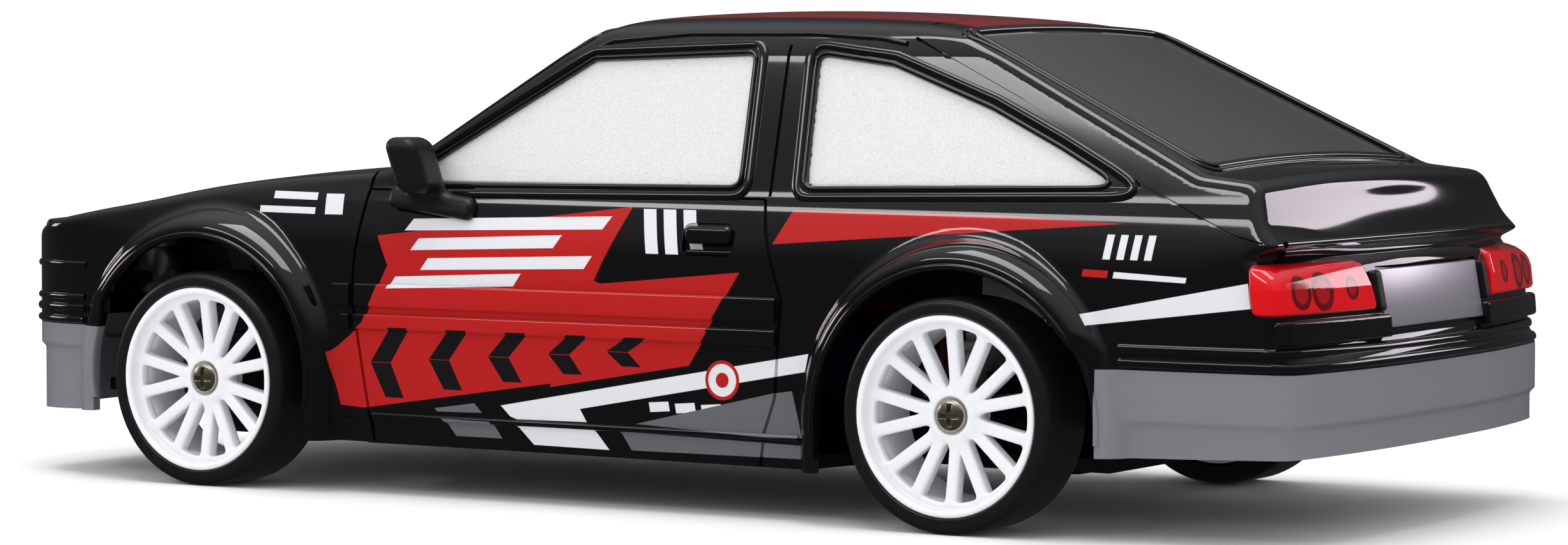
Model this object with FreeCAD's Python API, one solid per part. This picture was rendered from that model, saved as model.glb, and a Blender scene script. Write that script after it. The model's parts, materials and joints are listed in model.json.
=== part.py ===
import FreeCAD, Part
import math
import os
from FreeCAD import Vector

# 1:24 radio-controlled drift car: hard body shell on a four-wheel-drive chassis.
# Frame: +X forward, +Y left, +Z up, origin on the ground under the middle of the car. Millimetres.

# ---- Driving dimensions --------------------------------------------------------------------
wheelbase = 100.0
rear_overhang = 41.5
front_overhang = 33.5
tyre_radius = 12.5
tyre_width = 9.0
rim_radius = 10.7
body_half_width = 34.4
wheel_face_y = body_half_width + 2.6   # outer face of the tyres, from the centre plane
roof_z = 55.5
belt_z = 34.4
sill_z = 6.0
shell_wall = 1.2
running_gap = 0.05             # radial clearance of every turning fit
body_gap = 0.3                 # clearance between separate moving bodies

# ---- Wheels, steering and drive line ---------------------------------------------------------
kingpin_y = 24.5
kingpin_radius = 0.8
steering_arm = 8.5
stub_radius = 1.5
axle_radius = 1.5
cup_radius = 2.9
cup_bore = 1.9
ball_radius = 1.7
dogbone_radius = 1.0
gear_module = 0.5
pinion_teeth = 12
crown_teeth = 24
spur_teeth = 30
motor_pinion_teeth = 11
bevel_face = 2.0
spur_face = 3.0
shaft_radius = 1.25
wheel_screw_radius = 0.8
screw_head_radius = 1.75
hub_radius = 3.0
spokes = 14

# ---- Chassis and electrics ----------------------------------------------------------------------
floor_z = 5.6
floor_thickness = 1.5
nose_floor_z = 9.0              # the chassis is swept up at both ends
tail_floor_z = 10.0
tub_half_width = 18.0
gearbox_wall = 1.2
gearbox_gap = 0.7
cell_radius = 7.0
cell_length = 50.0
motor_width = 15.0
motor_height = 20.0
motor_length = 25.0
motor_shaft_radius = 0.75
post_radius = 2.6
post_hole_radius = 0.8
screw_length = 9.0
switch_travel = 2.0
socket_bore = 1.75
socket_depth = 6.0

# ---- Places that follow from the dimensions -------------------------------------------------
overall_length = rear_overhang + wheelbase + front_overhang
rear_x = rear_overhang - overall_length / 2
front_x = rear_x + wheelbase
axle_z = tyre_radius
floor_top = floor_z + floor_thickness
pinion_pitch = gear_module * pinion_teeth / 2
crown_pitch = gear_module * crown_teeth / 2
cone_distance = math.hypot(pinion_pitch, crown_pitch)
crown_outer = crown_pitch + gear_module
gearbox_inner = crown_outer + gearbox_gap
gearbox_outer = gearbox_inner + gearbox_wall
gearbox_half_width = 8.0
spur_pitch = gear_module * spur_teeth / 2
motor_pinion_pitch = gear_module * motor_pinion_teeth / 2
gear_centres = spur_pitch + motor_pinion_pitch
spur_x = rear_x + gearbox_outer + 4.0
motor_z = max(axle_z, floor_top + motor_height / 2)
motor_y = -math.sqrt(gear_centres ** 2 - (motor_z - axle_z) ** 2)
motor_x = spur_x + spur_face + 1.2
bar_x = front_x - steering_arm
servo_x = bar_x - steering_arm
cup_mouth_y = kingpin_y - 1.2
cup_back_y = kingpin_y + 2.8
knuckle_low = axle_z - 5.1
knuckle_high = axle_z + 4.9
arm_plate = 1.6
arm_half_width = 3.0
bar_z = knuckle_high + body_gap
bar_thickness = 1.5
wheel_inner_y = wheel_face_y - tyre_width
hub_inner_y = wheel_inner_y + 2.6
hub_face_y = wheel_face_y - 2.2


# ---- Small helpers ------------------------------------------------------------------------------
def box(x0, x1, y0, y1, z0, z1):
    return Part.makeBox(x1 - x0, y1 - y0, z1 - z0, Vector(x0, y0, z0))


def rod_x(x0, x1, y, z, r):
    return Part.makeCylinder(r, x1 - x0, Vector(x0, y, z), Vector(1, 0, 0))


def rod_y(y0, y1, x, z, r):
    return Part.makeCylinder(r, y1 - y0, Vector(x, y0, z), Vector(0, 1, 0))


def rod_z(z0, z1, x, y, r):
    return Part.makeCylinder(r, z1 - z0, Vector(x, y, z0), Vector(0, 0, 1))


def closed_wire(points):
    return Part.makePolygon(points + [points[0]])


def fuse(shapes):
    first = shapes[0]
    if len(shapes) == 1:
        return first
    return first.multiFuse(shapes[1:]).removeSplitter()


def cut(shape, tools):
    return shape.cut(Part.makeCompound(tools)) if len(tools) > 1 else shape.cut(tools[0])


def mirrored(shape):
    return shape.mirror(Vector(0, 0, 0), Vector(0, 1, 0))


def both_sides(shape):
    return [shape, mirrored(shape)]


def prism_y(points, y0, y1):
    face = Part.Face(closed_wire([Vector(x, y0, z) for x, z in points]))
    return face.extrude(Vector(0, y1 - y0, 0))


def prism_z(points, z0, z1):
    face = Part.Face(closed_wire([Vector(x, y, z0) for x, y in points]))
    return face.extrude(Vector(0, 0, z1 - z0))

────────

Identify every line above with the string "that" in it. Copy those lines.

Task output
Model this object with FreeCAD's Python API, one solid per part. This picture was rendered from that model, saved as model.glb, and a Blender scene script. Write that script after it. The model's parts, materials and joints are listed in model.json.
# ---- Places that follow from the dimensions -------------------------------------------------